--- Start ---

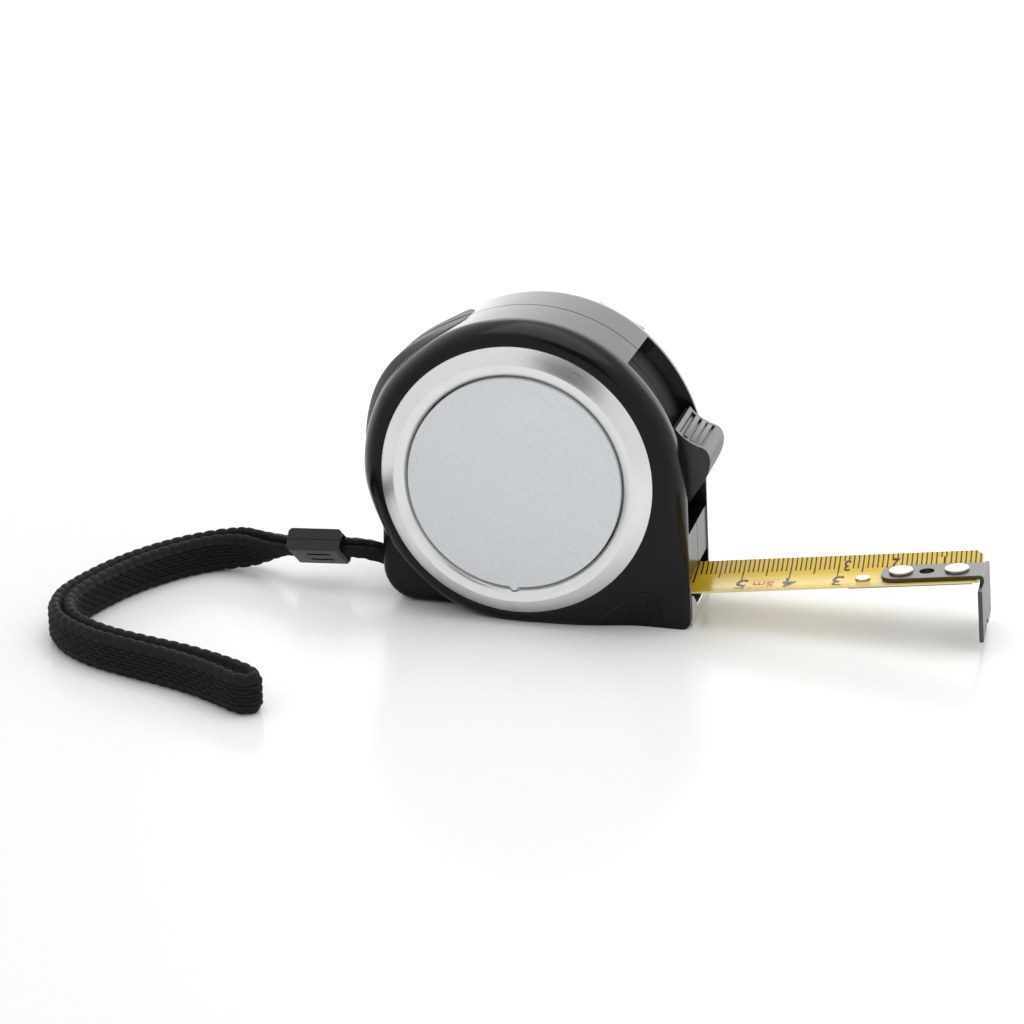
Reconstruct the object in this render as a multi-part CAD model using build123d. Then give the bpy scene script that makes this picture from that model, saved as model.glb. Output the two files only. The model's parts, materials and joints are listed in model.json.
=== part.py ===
from build123d import *
import math
import os

# Tape measure, millimetres. X runs out of the mouth, Y from front face to back, Z up.
# The origin is on the base plane, straight below the drum axis, on the seam of the two shells.

# case
drum_z = 30.67            # height of the drum axis, about which the crown is round
crown_r = 32.6
crown_relief = 0.15       # the flat-sided body stays this much inside the round one
cheek_y = 12.0            # half thickness of the case at the base and the mouth
dome_y = 16.6             # half thickness at the round faces
crown_flat_y = 10.5       # half width of the crown before it rounds over to the faces
dome_face_r = 28.6        # radius of the flat round face
mouth_x = 35.65           # mouth end of the base
corner_r = 1.5
front_top = (34.0, 30.8)  # where the crown's front sweep meets the straight front edge
foot_x = 30.5             # rear foot that holds the strap
foot_y = 11.2
foot_r = 6.0
foot_top = 18.0
cavity_r = 29.4
wall = 1.8

# lock channel in the crown
channel_floor_r = 31.0
channel_top_deg = 49.0
channel_y = 9.8
channel_bottom = 19.5
slot_y = 4.0

# mouth
mouth_half = 9.8
mouth_wall_x = 33.2
mouth_wall_face = 35.2
mouth_top = 10.2

# ring and disc
ring_r = 28.28
ring_rim_y = 16.7
ring_crease_r = 25.0
ring_crease_y = 19.0
ring_in_r = 22.8
ring_in_y = 17.9
disc_r = 22.2
disc_face_y = 18.5
key_x = 0.25
key_r = 0.85
seat_y = 15.2

# blade
blade_half = 9.2
blade_bow_r = 21.7
blade_sag = 2.04
blade_t = 0.3
blade_edge_z = 7.35       # height of the blade's edges at the mouth
blade_hinge_x = 35.3
blade_tilt = 7.86
blade_zero_x = 93.0
blade_out = (blade_zero_x - blade_hinge_x) / math.cos(math.radians(blade_tilt))
tail_length = 2.4

# hook
tab_half = 4.0
tab_length = 20.5
hook_t = 0.9
hook_half = 9.0
hook_top = -2.3
hook_bottom = -13.2
tab_z = -1.62
rivet_places = (5.2, 16.5)
rivet_head_r = 2.5
rivet_shank_r = 1.2
float_half = 0.5          # the hook floats by half its own thickness each way
hook_gap = 0.6
peep_place = 11.3
peep_r = 1.5
blade_rivet_place = 24.4

# drum
post_r = 3.0
spool_bore_r = 3.08
spool_r = 12.0
spool_in_r = 10.6
spool_half = 9.9
coil_r = 20.5
washer_t = 0.6

# lock button and brake
tongue_in_r = 31.3
tongue_out_r = 32.4
tongue_half = 9.4
tongue_top_deg = 24.0
tongue_bottom_deg = -16.0
pad_half = 8.0
stem_half = 3.6
brake_in_r = 28.1
brake_out_r = 29.0
brake_top_deg = 8.0
brake_bottom_deg = -42.0

# belt clip on the back, along a line that leans from the mouth side of the crown
clip_lean_deg = 62.0
clip_half = 5.5
clip_t = 0.9
clip_arm_t = 0.7
clip_gap = 4.6
clip_top_r = 29.6
clip_low_r = -19.0
back_face_y = 16.4

# wrist strap: a flat webbing doubled into a loop
strap_width = 8.0
strap_t = 2.0
ply_half = 1.55           # half the distance between the middles of the two plies
fold_half = 2.3           # the same at the folded end
bead_centre = Vector(-45.9, -5.4, 8.5)
bead_axis = Vector(0.9975, -0.02, 0.07).normalized()
bead_roll_deg = 40.0
bead_length = 12.0
bead_wide = 8.0
bead_thick = 5.0
neck_wide = 6.0
neck_thick = 3.3
neck_left = 7.6           # reach of the neck from the bead's middle, away from the case
neck_right = 12.2
pin_at = (-28.2, 7.3)
pin_r = 1.2
pin_front_y = -8.2
pin_back_y = 0.8
eye_r = 2.9
strap_route = [
    (-53.6, -5.3, 7.9),
    (-58.5, -3.0, 6.6),
    (-65.0, -1.4, 5.0),
    (-72.5, -3.6, 4.15),
    (-78.8, -11.4, 4.15),
    (-83.9, -21.3, 4.15),
    (-87.2, -32.3, 4.15),
    (-88.8, -43.2, 4.15),
    (-84.4, -52.3, 4.15),
    (-75.8, -58.3, 4.15),
    (-66.0, -61.6, 4.15),
    (-55.0, -64.4, 4.15),
    (-45.5, -68.2, 4.15),
    (-36.8, -73.2, 4.15),
]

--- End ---

> Instruction:
Copy out the whole listing exactly as written.

> The response:
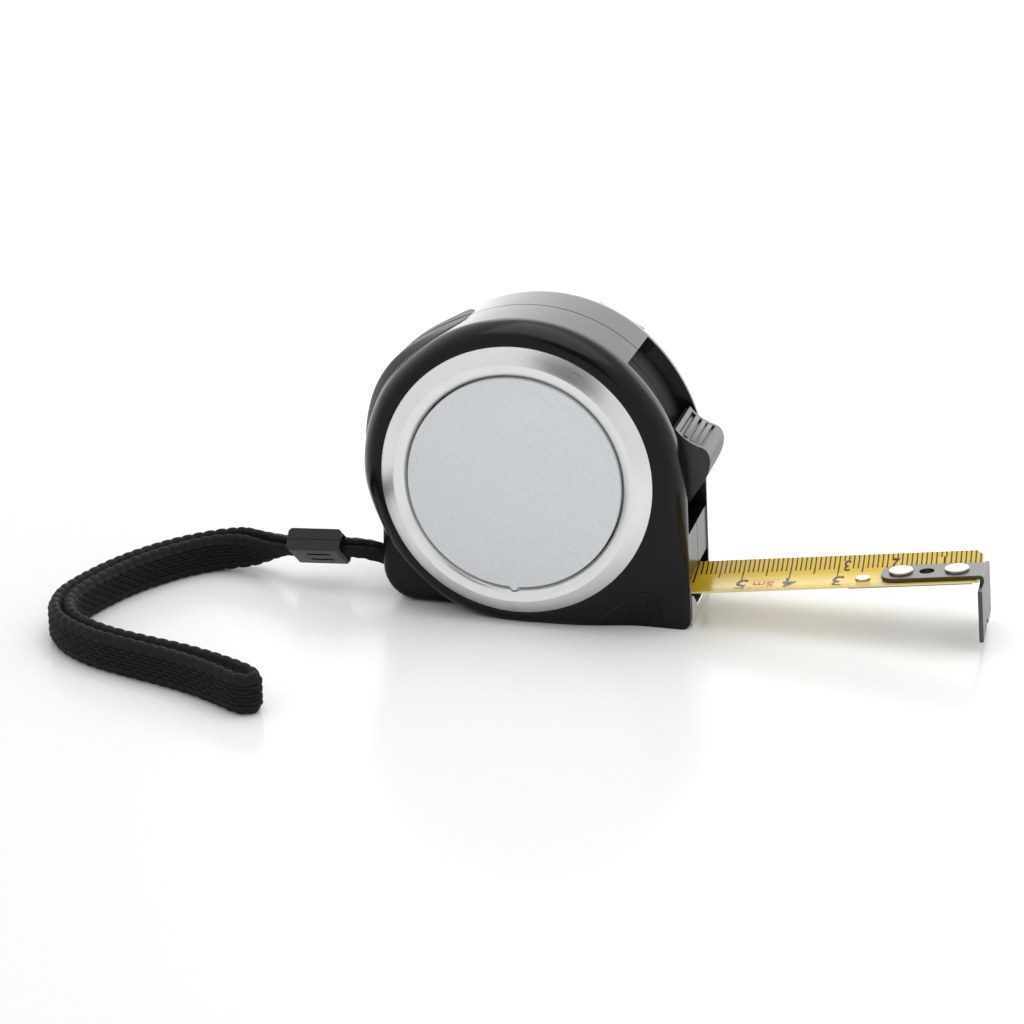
Reconstruct the object in this render as a multi-part CAD model using build123d. Then give the bpy scene script that makes this picture from that model, saved as model.glb. Output the two files only. The model's parts, materials and joints are listed in model.json.
=== part.py ===
from build123d import *
import math
import os

# Tape measure, millimetres. X runs out of the mouth, Y from front face to back, Z up.
# The origin is on the base plane, straight below the drum axis, on the seam of the two shells.

# case
drum_z = 30.67            # height of the drum axis, about which the crown is round
crown_r = 32.6
crown_relief = 0.15       # the flat-sided body stays this much inside the round one
cheek_y = 12.0            # half thickness of the case at the base and the mouth
dome_y = 16.6             # half thickness at the round faces
crown_flat_y = 10.5       # half width of the crown before it rounds over to the faces
dome_face_r = 28.6        # radius of the flat round face
mouth_x = 35.65           # mouth end of the base
corner_r = 1.5
front_top = (34.0, 30.8)  # where the crown's front sweep meets the straight front edge
foot_x = 30.5             # rear foot that holds the strap
foot_y = 11.2
foot_r = 6.0
foot_top = 18.0
cavity_r = 29.4
wall = 1.8

# lock channel in the crown
channel_floor_r = 31.0
channel_top_deg = 49.0
channel_y = 9.8
channel_bottom = 19.5
slot_y = 4.0

# mouth
mouth_half = 9.8
mouth_wall_x = 33.2
mouth_wall_face = 35.2
mouth_top = 10.2

# ring and disc
ring_r = 28.28
ring_rim_y = 16.7
ring_crease_r = 25.0
ring_crease_y = 19.0
ring_in_r = 22.8
ring_in_y = 17.9
disc_r = 22.2
disc_face_y = 18.5
key_x = 0.25
key_r = 0.85
seat_y = 15.2

# blade
blade_half = 9.2
blade_bow_r = 21.7
blade_sag = 2.04
blade_t = 0.3
blade_edge_z = 7.35       # height of the blade's edges at the mouth
blade_hinge_x = 35.3
blade_tilt = 7.86
blade_zero_x = 93.0
blade_out = (blade_zero_x - blade_hinge_x) / math.cos(math.radians(blade_tilt))
tail_length = 2.4

# hook
tab_half = 4.0
tab_length = 20.5
hook_t = 0.9
hook_half = 9.0
hook_top = -2.3
hook_bottom = -13.2
tab_z = -1.62
rivet_places = (5.2, 16.5)
rivet_head_r = 2.5
rivet_shank_r = 1.2
float_half = 0.5          # the hook floats by half its own thickness each way
hook_gap = 0.6
peep_place = 11.3
peep_r = 1.5
blade_rivet_place = 24.4

# drum
post_r = 3.0
spool_bore_r = 3.08
spool_r = 12.0
spool_in_r = 10.6
spool_half = 9.9
coil_r = 20.5
washer_t = 0.6

# lock button and brake
tongue_in_r = 31.3
tongue_out_r = 32.4
tongue_half = 9.4
tongue_top_deg = 24.0
tongue_bottom_deg = -16.0
pad_half = 8.0
stem_half = 3.6
brake_in_r = 28.1
brake_out_r = 29.0
brake_top_deg = 8.0
brake_bottom_deg = -42.0

# belt clip on the back, along a line that leans from the mouth side of the crown
clip_lean_deg = 62.0
clip_half = 5.5
clip_t = 0.9
clip_arm_t = 0.7
clip_gap = 4.6
clip_top_r = 29.6
clip_low_r = -19.0
back_face_y = 16.4

# wrist strap: a flat webbing doubled into a loop
strap_width = 8.0
strap_t = 2.0
ply_half = 1.55           # half the distance between the middles of the two plies
fold_half = 2.3           # the same at the folded end
bead_centre = Vector(-45.9, -5.4, 8.5)
bead_axis = Vector(0.9975, -0.02, 0.07).normalized()
bead_roll_deg = 40.0
bead_length = 12.0
bead_wide = 8.0
bead_thick = 5.0
neck_wide = 6.0
neck_thick = 3.3
neck_left = 7.6           # reach of the neck from the bead's middle, away from the case
neck_right = 12.2
pin_at = (-28.2, 7.3)
pin_r = 1.2
pin_front_y = -8.2
pin_back_y = 0.8
eye_r = 2.9
strap_route = [
    (-53.6, -5.3, 7.9),
    (-58.5, -3.0, 6.6),
    (-65.0, -1.4, 5.0),
    (-72.5, -3.6, 4.15),
    (-78.8, -11.4, 4.15),
    (-83.9, -21.3, 4.15),
    (-87.2, -32.3, 4.15),
    (-88.8, -43.2, 4.15),
    (-84.4, -52.3, 4.15),
    (-75.8, -58.3, 4.15),
    (-66.0, -61.6, 4.15),
    (-55.0, -64.4, 4.15),
    (-45.5, -68.2, 4.15),
    (-36.8, -73.2, 4.15),
]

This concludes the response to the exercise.